Emmanuel Serrière is an educator, administrator, and advocate for people with developmental disabilities, researcher on autism.

== L'Arche and Jean Vanier ==
Serrière has been instrumental his entire forty five-year career in helping adults with developmental disabilities in California to have a more normalized life according to their choices in their own community. One of his first important contacts was with Jean Vanier in Trosly Breuil where he was employed from February to July 1965 to help create l'Arche in that small village North of Paris.
Serrière immigrated to the United States from France in 1968 became a US citizen in 1974 and got married in June 1976 in Saratoga, California. He obtained a master's degree in Rehabilitation Administration from the University of San Francisco and subsequently became executive director of various California non-profit agencies in Northern California most of which deal with adults with developmental disabilities. He based his entire career on the philosophy broadly borrowed from his mentor Jean Vanier: providing people-centered services, empowering them to achieve their full potential and beyond, and maximizing their quality of life according to their choices. In 1986, Serrière was appointed Calaveras County Mental Health Administrator where he worked for seven years.
He belongs, thru his mother, to the same old French family that Jean-Pierre Desthuilliers.

== Autism ==
As part of his Master's thesis, Serrière did some research on autism, studying three specific cases and the insertion of these three individuals with the general population of people with developmental disabilities. He worked with Dr. Bernard Rimland, Director of the Autism Research Institute. Serrière is convinced that the diagnosis of autism should not have been altered to include the word "spectrum" to its name "autism spectrum" as it now became a catch-all for all troubled children including misbehaving and attention deficit. To respond to numerous friends and parents who approached him looking for a three-minute diagnosis of their sons or daughters, Serriere generalize by sharing his beliefs that there is no Autism or Asperger syndrome or Kanner syndrome without specific visible traits: the person affected with autism is in their own world without eye contact or paying attention to the other person. They resent being touched, even a handshake. They will often keep busy by tapping fingers on own face, a colorful toy, a window and seeming to pay deep attention to the rhythm and the sensation received from this patter. They might spin plates or doing excessive and very repetitive movement including jumping on a trampoline for hours. Of course, there are also the "Autistic Savants" or savantism who will excel in math, drawing, music, memory exercise such a retaining an entire piano concerto, the decimals of 3 over 14, the view of a details of a building, dates past and future, etc. Serrière still believes that Dr. Rimland's long qualifying (500 questions) questionnaire should be the only basis for defining autism.

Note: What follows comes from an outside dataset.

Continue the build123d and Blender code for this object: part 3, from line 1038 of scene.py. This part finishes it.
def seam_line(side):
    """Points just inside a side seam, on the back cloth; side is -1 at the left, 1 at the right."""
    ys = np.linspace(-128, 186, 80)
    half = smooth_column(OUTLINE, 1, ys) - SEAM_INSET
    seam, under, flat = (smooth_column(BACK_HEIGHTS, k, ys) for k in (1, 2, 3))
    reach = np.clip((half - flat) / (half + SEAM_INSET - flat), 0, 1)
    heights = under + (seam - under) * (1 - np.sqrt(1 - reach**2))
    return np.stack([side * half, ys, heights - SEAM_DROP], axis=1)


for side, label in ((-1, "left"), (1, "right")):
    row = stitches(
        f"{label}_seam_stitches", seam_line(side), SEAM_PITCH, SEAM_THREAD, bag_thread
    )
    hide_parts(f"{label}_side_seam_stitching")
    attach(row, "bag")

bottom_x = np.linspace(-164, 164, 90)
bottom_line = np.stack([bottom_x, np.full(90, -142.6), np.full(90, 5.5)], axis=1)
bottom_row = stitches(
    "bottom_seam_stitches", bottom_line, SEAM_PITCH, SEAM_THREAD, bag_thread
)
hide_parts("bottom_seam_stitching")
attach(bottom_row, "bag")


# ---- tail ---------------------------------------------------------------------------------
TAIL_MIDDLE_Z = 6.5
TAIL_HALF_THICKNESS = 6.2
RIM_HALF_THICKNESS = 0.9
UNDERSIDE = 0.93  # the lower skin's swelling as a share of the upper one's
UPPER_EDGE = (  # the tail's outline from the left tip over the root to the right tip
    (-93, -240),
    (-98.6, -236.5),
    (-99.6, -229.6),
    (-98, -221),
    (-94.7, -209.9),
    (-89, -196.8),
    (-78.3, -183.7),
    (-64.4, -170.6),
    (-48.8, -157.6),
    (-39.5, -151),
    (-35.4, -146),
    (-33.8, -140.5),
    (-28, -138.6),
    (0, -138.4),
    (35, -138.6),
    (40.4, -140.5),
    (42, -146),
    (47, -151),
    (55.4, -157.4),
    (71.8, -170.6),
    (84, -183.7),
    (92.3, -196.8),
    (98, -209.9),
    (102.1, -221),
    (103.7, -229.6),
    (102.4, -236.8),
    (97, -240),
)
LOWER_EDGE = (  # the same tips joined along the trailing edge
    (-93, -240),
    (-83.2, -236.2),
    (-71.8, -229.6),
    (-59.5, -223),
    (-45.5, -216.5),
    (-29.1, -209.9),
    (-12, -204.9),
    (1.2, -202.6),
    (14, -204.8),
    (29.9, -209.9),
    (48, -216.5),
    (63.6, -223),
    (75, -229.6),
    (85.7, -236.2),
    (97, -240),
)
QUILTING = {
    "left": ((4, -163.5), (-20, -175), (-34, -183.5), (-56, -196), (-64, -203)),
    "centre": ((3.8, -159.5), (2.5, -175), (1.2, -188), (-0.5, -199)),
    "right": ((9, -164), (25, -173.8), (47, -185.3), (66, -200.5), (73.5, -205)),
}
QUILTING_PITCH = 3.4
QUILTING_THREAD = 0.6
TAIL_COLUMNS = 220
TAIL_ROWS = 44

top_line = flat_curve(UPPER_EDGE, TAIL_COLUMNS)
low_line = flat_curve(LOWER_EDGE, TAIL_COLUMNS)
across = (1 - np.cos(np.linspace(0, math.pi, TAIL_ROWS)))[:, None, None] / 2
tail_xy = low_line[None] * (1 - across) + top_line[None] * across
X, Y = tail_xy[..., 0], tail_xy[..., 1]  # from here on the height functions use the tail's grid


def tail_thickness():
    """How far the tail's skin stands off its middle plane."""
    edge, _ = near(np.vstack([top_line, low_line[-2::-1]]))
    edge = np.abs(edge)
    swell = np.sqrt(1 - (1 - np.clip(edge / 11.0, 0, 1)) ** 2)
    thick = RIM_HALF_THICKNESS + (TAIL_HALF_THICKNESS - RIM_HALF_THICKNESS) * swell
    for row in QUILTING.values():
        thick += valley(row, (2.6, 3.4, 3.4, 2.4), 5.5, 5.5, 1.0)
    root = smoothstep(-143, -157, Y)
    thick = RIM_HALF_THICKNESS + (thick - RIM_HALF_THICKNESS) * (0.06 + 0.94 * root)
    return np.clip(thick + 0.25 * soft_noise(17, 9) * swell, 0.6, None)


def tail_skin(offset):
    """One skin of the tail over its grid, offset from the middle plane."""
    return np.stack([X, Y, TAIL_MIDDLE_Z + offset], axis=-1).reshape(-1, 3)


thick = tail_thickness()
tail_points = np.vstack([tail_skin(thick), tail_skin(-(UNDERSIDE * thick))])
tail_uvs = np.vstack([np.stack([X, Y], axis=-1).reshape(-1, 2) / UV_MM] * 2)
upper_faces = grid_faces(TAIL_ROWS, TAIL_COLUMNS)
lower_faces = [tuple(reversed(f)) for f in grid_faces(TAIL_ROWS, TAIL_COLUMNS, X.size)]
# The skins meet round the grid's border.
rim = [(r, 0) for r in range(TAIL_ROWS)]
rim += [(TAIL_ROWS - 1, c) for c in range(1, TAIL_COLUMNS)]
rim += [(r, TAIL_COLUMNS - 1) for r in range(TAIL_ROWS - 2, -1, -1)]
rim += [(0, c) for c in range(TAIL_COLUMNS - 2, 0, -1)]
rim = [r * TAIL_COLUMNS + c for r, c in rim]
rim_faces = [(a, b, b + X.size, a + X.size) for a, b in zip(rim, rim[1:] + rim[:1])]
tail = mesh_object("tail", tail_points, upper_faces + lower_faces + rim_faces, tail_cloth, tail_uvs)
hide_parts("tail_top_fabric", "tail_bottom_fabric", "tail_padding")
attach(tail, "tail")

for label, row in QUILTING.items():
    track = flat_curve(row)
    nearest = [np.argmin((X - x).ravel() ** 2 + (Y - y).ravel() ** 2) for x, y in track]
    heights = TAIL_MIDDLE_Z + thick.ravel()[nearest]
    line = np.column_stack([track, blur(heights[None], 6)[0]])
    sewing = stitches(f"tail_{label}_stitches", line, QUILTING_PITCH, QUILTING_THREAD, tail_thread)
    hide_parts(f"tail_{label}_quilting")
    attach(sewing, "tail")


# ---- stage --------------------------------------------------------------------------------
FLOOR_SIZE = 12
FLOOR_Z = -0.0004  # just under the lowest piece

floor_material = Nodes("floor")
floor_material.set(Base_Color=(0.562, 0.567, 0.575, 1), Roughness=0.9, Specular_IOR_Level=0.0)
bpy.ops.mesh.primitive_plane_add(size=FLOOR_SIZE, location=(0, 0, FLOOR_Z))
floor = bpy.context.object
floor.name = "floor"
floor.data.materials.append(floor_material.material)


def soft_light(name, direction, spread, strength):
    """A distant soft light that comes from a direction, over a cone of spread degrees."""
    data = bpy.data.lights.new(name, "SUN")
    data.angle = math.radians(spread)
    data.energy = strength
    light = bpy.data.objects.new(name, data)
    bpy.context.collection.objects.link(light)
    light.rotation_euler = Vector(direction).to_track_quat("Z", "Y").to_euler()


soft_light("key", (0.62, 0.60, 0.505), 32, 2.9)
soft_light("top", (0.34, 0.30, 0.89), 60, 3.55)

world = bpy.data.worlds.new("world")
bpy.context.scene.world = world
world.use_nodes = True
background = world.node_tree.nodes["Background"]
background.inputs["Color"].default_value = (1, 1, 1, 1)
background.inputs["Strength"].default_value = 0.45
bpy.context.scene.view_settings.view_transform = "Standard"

== Work with California legislators ==
Serriere was instrumental in introducing two major California laws, one in 1978 with Senator Roberti clearly mandating that developmentally disabled people have the right to live in the community: SB 2093, introduced by Senator Roberti in 1978 requires that residential programs for 6 or fewer persons be treated and considered like any other family residence. Once the law passed, Serriere edited and published a booklet distributed widely to about one hundred service clubs of the Bay Area explaining why people with developmental disabilities can make good neighbors.

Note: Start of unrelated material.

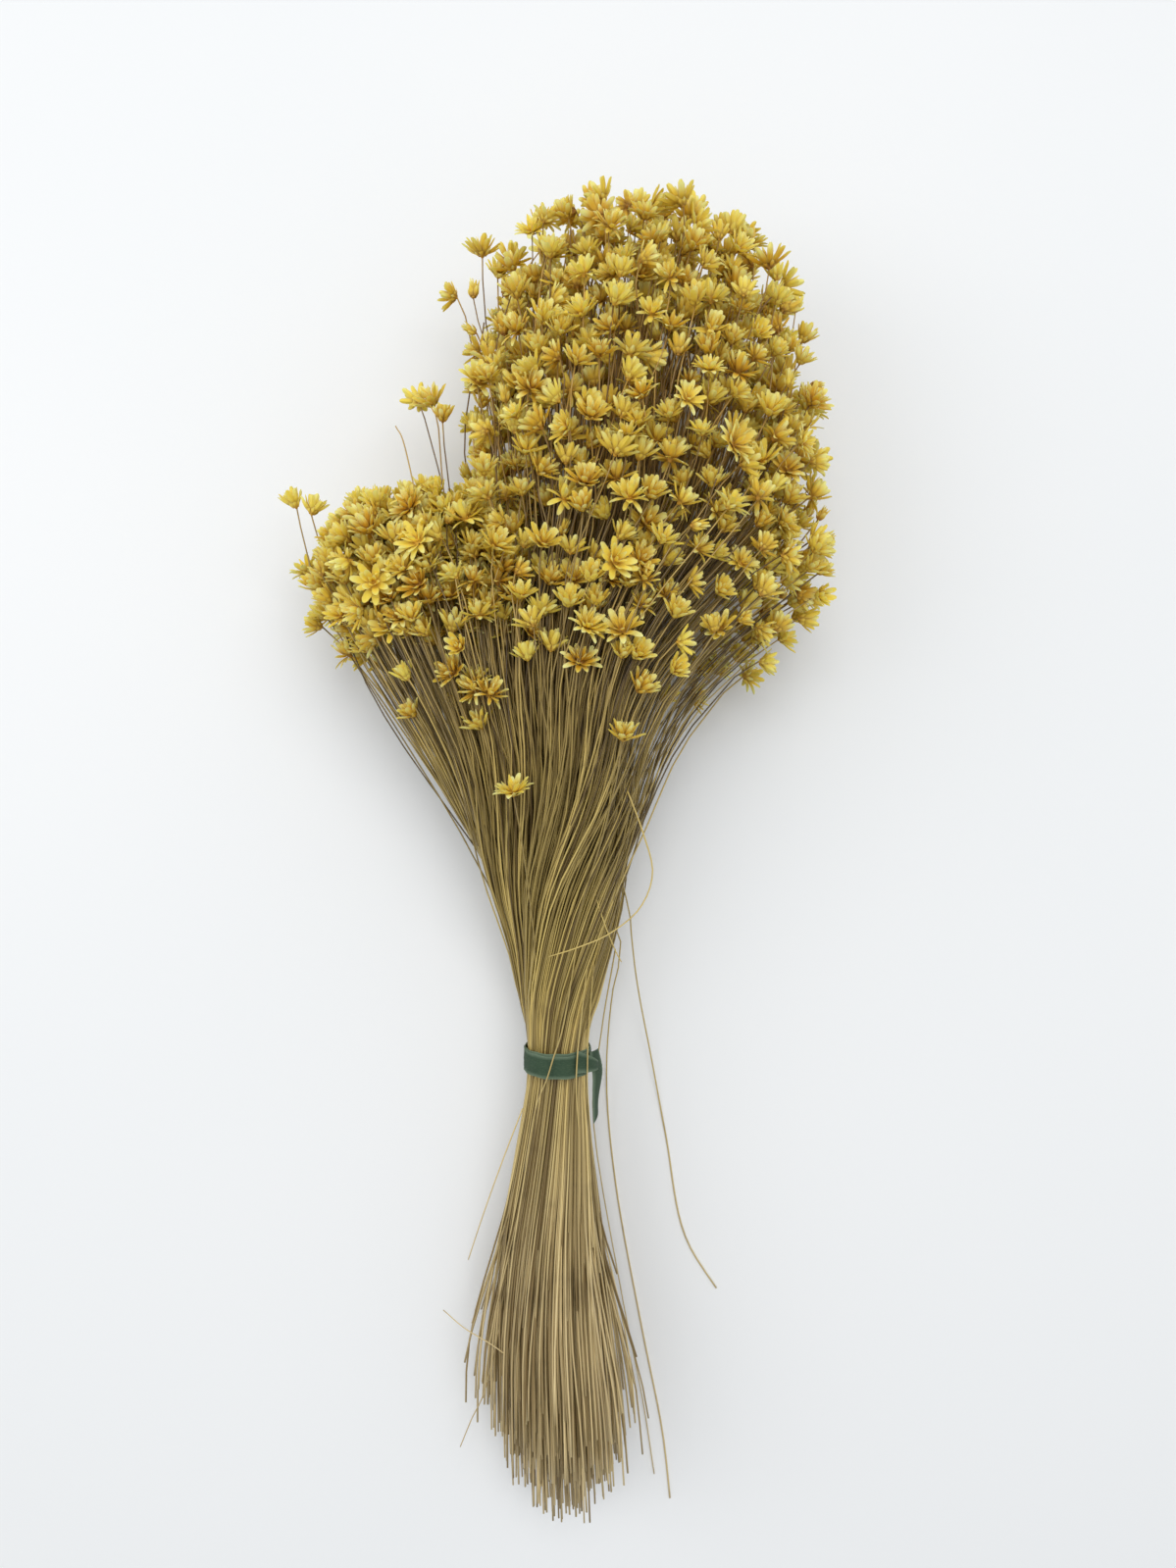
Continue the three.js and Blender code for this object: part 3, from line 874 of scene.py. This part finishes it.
def head_copy(kind, foot, direction, size):
    """A head of that kind with its foot at a point, facing a direction."""
    turned = direction.to_track_quat("Z", "Y").to_matrix().to_4x4()
    spin = Matrix.Rotation(rng.uniform(0, 2 * math.pi), 4, "Z")
    matrix = Matrix.Translation(foot) @ turned @ spin @ Matrix.Scale(size, 4)
    return copy_of(HEADS[kind], matrix, head_tone=float(np.clip(rng.normal(*HEAD_TONES), 0, 1)))


LOWEST = 0.15 * MM  # how far above the table the lowest of a piece lies
FLATTENED = 0.02  # what is left of the depth of anything pressed down by the table


def press_on_table(mesh):
    """Flattens what would reach into the table."""
    points = places_of(mesh)
    points[:, 2] = np.maximum(points[:, 2], LOWEST + np.minimum(points[:, 2], 0) * FLATTENED)
    mesh.vertices.foreach_set("co", points.ravel())


def bend_to(path, direction):
    """Turns the end of a stem to meet its head."""
    end = Vector(path[-1])
    start = Vector(path[-2])
    middle = end - direction * HEAD_BEND
    path[-2] = (start + middle) / 2
    path[-1] = end
    return path


def from_tie(points):
    """Points in metres, from millimetres right of the tie's middle, along from it and above the table."""
    return np.array(points) * MM + np.array((TIE.x, TIE.y, 0))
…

The other was in 2006 with Assembly member Greg Aghazarian permitting transport agencies to obtain Disabled access license plates (AB 1910, Ch 203, Sections 5007 and 22511.56 of the CA Vehicle Code). This new law went into effect on Jan 1, 2007.

His latest involvement helped Manteca CAPS (1995–2008), (called Valley CAPS since July 1, 2010) a day program for adults with Intellectual disability in Central California, from being stagnant and unsuccessful to one of the most successful day program for adults with developmental disabilities. With his progressive Board of Director he was able to increase the services of Manteca CAPS from 50 consumers to over 300 on five campuses increasing staff from 17 to over 115. His achievements were very often covered in the Manteca Bulletin including development of new campuses in Manteca, Lathrop and Modesto.

== Publication ==
New Neighbors (as Editor), a booklet distributed widely to about one hundred service clubs of the Bay Area explaining why people with developmental disabilities can make good neighbors.